In 1997, in an attempt to reach out and share the gospel with the Basque speakers of Basque Country, a program was initiated in the Spain, Bilbao mission by President Derk Pelton. Missionaries were assigned an area in the smaller towns of Basque Country and asked to learn the language. Basque is said to be one of the most difficult languages to learn for non-native speakers. It has no relation to Spanish or any other known language. To help the missionaries learn Basque, the help of Michael Morris, a local member originally from the U.S., was enlisted. Michael is a linguist who had learned Basque years earlier, and who now lives in Basque Country teaching English to Basque-speaking students. He helped the missionaries learn Basque, and he collaborated with the church on translation projects. A selection of hymns was translated, along with the Joseph Smith Pamphlet, Gospel Principles, the Family Proclamation, and the Articles of Faith. With limited language skills, and only a few proselytizing materials in Basque, missionaries struck out into the smaller towns. Although the work was slow and difficult, there were a handful of people touched and converted.

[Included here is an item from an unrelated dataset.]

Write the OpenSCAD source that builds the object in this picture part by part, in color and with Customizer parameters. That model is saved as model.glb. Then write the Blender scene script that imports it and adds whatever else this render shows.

My involvement with the Basque people began in August 1999 when I was transferred to the Basque area. While a missionary in that area I studied the language, proselytized, working closely with the few members of the church that live there. Just after I left the area–in January of 2000–a meeting place was found and a small unit of the church was formed. The unit met biweekly for several months under the direction of the president of the closest branch. On Sundays the unit didn’t meet, members were to travel to Vitoria, about an hour drive. In February 2001, for reasons including lack of success, political conflict, and a declining number of missionaries in the mission, the unit was dissolved and the missionaries were taken out of the area. Currently there are no missionaries studying Basque, and no missionaries assigned to the smaller towns of Basque country. Of the eight members in the area, two attend church still. Because of limited resources, they are able to make the hour trip into the city only occasionally. The Basque missionary work was slow and difficult, but valuable. The church received positive publicity in the area from a local magazine and television station whose managers were impressed and intrigued by the missionaries’ efforts to learn Basque. The missionary work in the small towns of Basque Country also touched the lives of a handful of people from that area, and touched all of the missionaries that served there.
My purpose in this project was to compile a record of how the Basque missionary work came about and what efforts were made by those who pioneered the work. Also, I felt it was important to find out why it was discontinued. The background information above is a summary of my findings.
In order to gather the information needed to write the history, I arranged interviews with five of the people who were most important to the Basque missionary work. I also sent questionnaires to several other people who were involved. At this point I have gone through the majority of the tapes from the interviews I conducted, and used the information to write a history. As I go through the remaining tapes and continue to receive questionnaires, I will refine and add to what I have written. The history will be sent to the office of the Spain, Bilbao mission, the Europe West Area Office, and to several other people who have expressed interest in it. In addition, I would like to publish an adaptation of the history in a church historical journal such the Journal of Mormon History or BYU Studies. When I finish with the tapes, they will be turned over to Special Collections at the HBLL where they will be transcribed and available for future research.
Overall, I was pleased with the amount of information that came from the interviews. The information gathered, I feel, offers a complete review of the events that led to the initiation of missionary work in Basque, and of the efforts of the first Basque-speaking missionaries. I was also pleased to find a thorough explanation as to why it was necessary to discontinue the missionary work in Basque.
There were some challenges and disappointments associated with this project. It was difficult to coordinate busy schedules and find times to conduct interviews, particularly with the two mission presidents. I was a little disappointed by the fact that only one of the questionnaires I sent to the missionaries who served in the Basque areas has been returned so far. As a result, while the information I have gathered presents a thorough history of the beginning of the work in Basque and of the reasons leading to the discontinuance of the work, it doesn’t reveal much about what happened during the last year and a half that there were missionaries in the area.
This project was a good experience for me. I feel that it has been a valuable part of my undergraduate education. Being a science major, I feel that experience in the social sciences has served to balance my education. It is my hope that the interview tapes, questionnaire responses, and the history will be of value to those interested in the LDS missionary work among the Basque people, and that perhaps they will be of value to those who may attempt a Basque missionary program in the future.